_DATA EXCERPT_

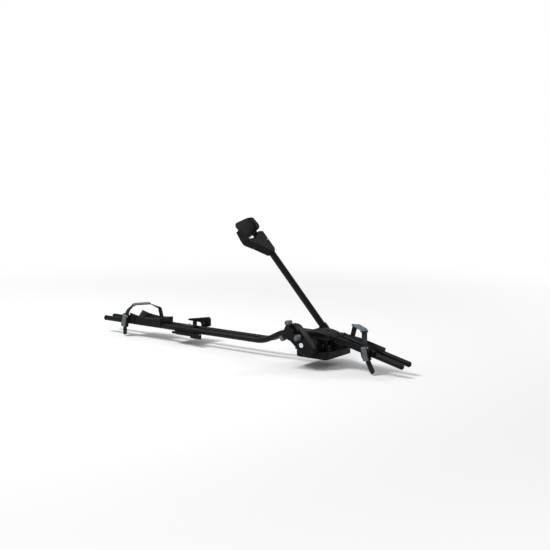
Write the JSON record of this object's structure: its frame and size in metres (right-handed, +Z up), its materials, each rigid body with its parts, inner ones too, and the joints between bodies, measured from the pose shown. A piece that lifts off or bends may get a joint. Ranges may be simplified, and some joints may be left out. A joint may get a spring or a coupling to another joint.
{
  "type": "roof bike carrier",
  "caption": "Upright roof bike carrier: twin rails with strapped wheel trays, a torque knob and a folding arm whose claw grips the down tube.",
  "frame": {"origin": "on the front crossbar's top face, straight under the folding arm's pivot, midway between the rails", "axes": "+X is the driving direction along the rails, +Y points away from the knob's side, +Z is up"},
  "size_m": [1.3792, 0.2212, 0.4938],
  "materials": {
    "gloss_black_tube": "gloss black powder coat",
    "black_plastic": "fine-grained matte black",
    "soft_black": "matte black rubber",
    "slate_grip": "matte slate grey",
    "slate_plastic": "matte slate grey",
    "steel": "zinc-plated",
    "bright_lock": "satin nickel",
    "black_steel": "black painted steel"
  },
  "bodies": {
    "base": {"near_tube": "gloss_black_tube", "far_tube": "gloss_black_tube", "rear_tube_plugs": "black_plastic", "front_tube_plugs": "black_plastic", "foot_body": "black_plastic", "foot_cover": "black_plastic", "foot_cover_screws": "steel", "foot_pad": "soft_black", "foot_bolts": "steel", "foot_bolt_nuts": "steel", "near_bush": "black_plastic", "far_bush": "black_plastic", "front_tray": "black_plastic", "front_tray_caps": "black_plastic", "front_strap": "soft_black", "front_strap_sleeve": "slate_grip", "front_strap_anchor": "black_plastic", "front_buckle_body": "black_plastic", "front_buckle_pin": "steel"},
    "arm": {"pivot_shaft": "steel", "arm_socket": "black_plastic", "arm_tube": "gloss_black_tube", "arm_rivets": "black_steel", "housing_back": "black_plastic", "housing_front": "black_plastic", "housing_screws": "black_steel", "lever_frame": "steel", "lock_barrel": "bright_lock", "pull_cable": "steel", "rod_guide": "black_plastic", "head_body": "black_plastic", "cradle_pad": "soft_black", "claw_pin": "steel"},
    "knob": {"knob_body": "black_plastic", "knob_grips": "slate_grip", "knob_cap": "black_plastic", "cable_drum": "black_plastic", "clutch_plate": "steel"},
    "lock": {"lock_plug": "bright_lock"},
    "rod": {"pull_rod": "steel"},
    "claw": {"claw_body": "black_plastic", "claw_pad": "soft_black", "claw_tail_pin": "steel"},
    "front_lever": {"front_buckle_lever": "slate_plastic"},
    "rear_wheel_tray": {"rear_tray": "black_plastic", "rear_strap": "soft_black", "rear_strap_sleeve": "slate_grip", "rear_strap_anchor": "black_plastic", "rear_buckle_body": "black_plastic", "rear_buckle_pin": "steel"},
    "rear_lever": {"rear_buckle_lever": "slate_plastic"},
    "rear_foot": {"rear_foot_saddle": "black_plastic", "rear_foot_keeper": "black_plastic", "rear_foot_pad": "soft_black", "rear_foot_bolt": "steel", "rear_foot_nut": "steel", "rear_cam_pin": "steel", "rear_bar_pin": "steel"},
    "cam_lever": {"rear_cam_lever": "black_plastic"},
    "bar_lever": {"rear_bar_lever": "black_plastic"}
  },
  "joints": [
    {"name": "arm_fold", "type": "hinge", "parent": "base", "child": "arm", "pos_m": [0, 0, 0.036], "axis": [0, 1, 0], "range_deg": [-41, 25]},
    {"name": "knob_turn", "type": "hinge", "parent": "arm", "child": "knob", "pos_m": [-0.053, -0.13, 0.09323], "axis": [0, 1, 0], "range_deg": [-760, 240]},
    {"name": "claw_swing", "type": "hinge", "parent": "arm", "child": "claw", "pos_m": [-0.30797, 0.068, 0.37093], "axis": [0.7337, 0, 0.6794], "range_deg": [-38.5, 12.5]},
    {"name": "rod_pull", "type": "slide", "parent": "arm", "child": "rod", "axis": [-0.6794, 0, 0.7337], "range_m": [-0.0027, 0.0082]},
    {"name": "lock_turn", "type": "hinge", "parent": "arm", "child": "lock", "pos_m": [-0.01413, -0.112, 0.05126], "axis": [0, 1, 0], "range_deg": [0, 90]},
    {"name": "front_lever_swing", "type": "hinge", "parent": "base", "child": "front_lever", "pos_m": [0.19905, -0.051, 0.05659], "axis": [-0.9781, 0, -0.2079], "range_deg": [0, 75]},
    {"name": "rear_tray_slide", "type": "slide", "parent": "base", "child": "rear_wheel_tray", "axis": [1, 0, 0], "range_m": [-0.06, 0.045]},
    {"name": "rear_lever_swing", "type": "hinge", "parent": "rear_wheel_tray", "child": "rear_lever", "pos_m": [-0.9034, -0.051, 0.04844], "axis": [-0.9703, 0, 0.2419], "range_deg": [0, 75]},
    {"name": "rear_foot_slide", "type": "slide", "parent": "base", "child": "rear_foot", "axis": [1, 0, 0], "range_m": [-0.015, 0.2]},
    {"name": "cam_lever_lift", "type": "hinge", "parent": "rear_foot", "child": "cam_lever", "pos_m": [-0.585, 0.06, 0.04], "axis": [0, 1, 0], "range_deg": [0, 90]},
    {"name": "bar_lever_swing", "type": "hinge", "parent": "rear_foot", "child": "bar_lever", "pos_m": [-0.532, -0.044, 0.01], "axis": [0, 0, 1], "range_deg": [0, 100]}
  ],
  "couplings": [
    {"joint": "claw_swing", "follows": "knob_turn", "ratio": 0.05},
    {"joint": "rod_pull", "follows": "knob_turn", "m_per_rad": -0.0006}
  ]
}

_DESCRIPTION OF THE TASK_
Pull every line containing "joints" from the data.

_RESPONSE_
Write the JSON record of this object's structure: its frame and size in metres (right-handed, +Z up), its materials, each rigid body with its parts, inner ones too, and the joints between bodies, measured from the pose shown. A piece that lifts off or bends may get a joint. Ranges may be simplified, and some joints may be left out. A joint may get a spring or a coupling to another joint.
  "joints": [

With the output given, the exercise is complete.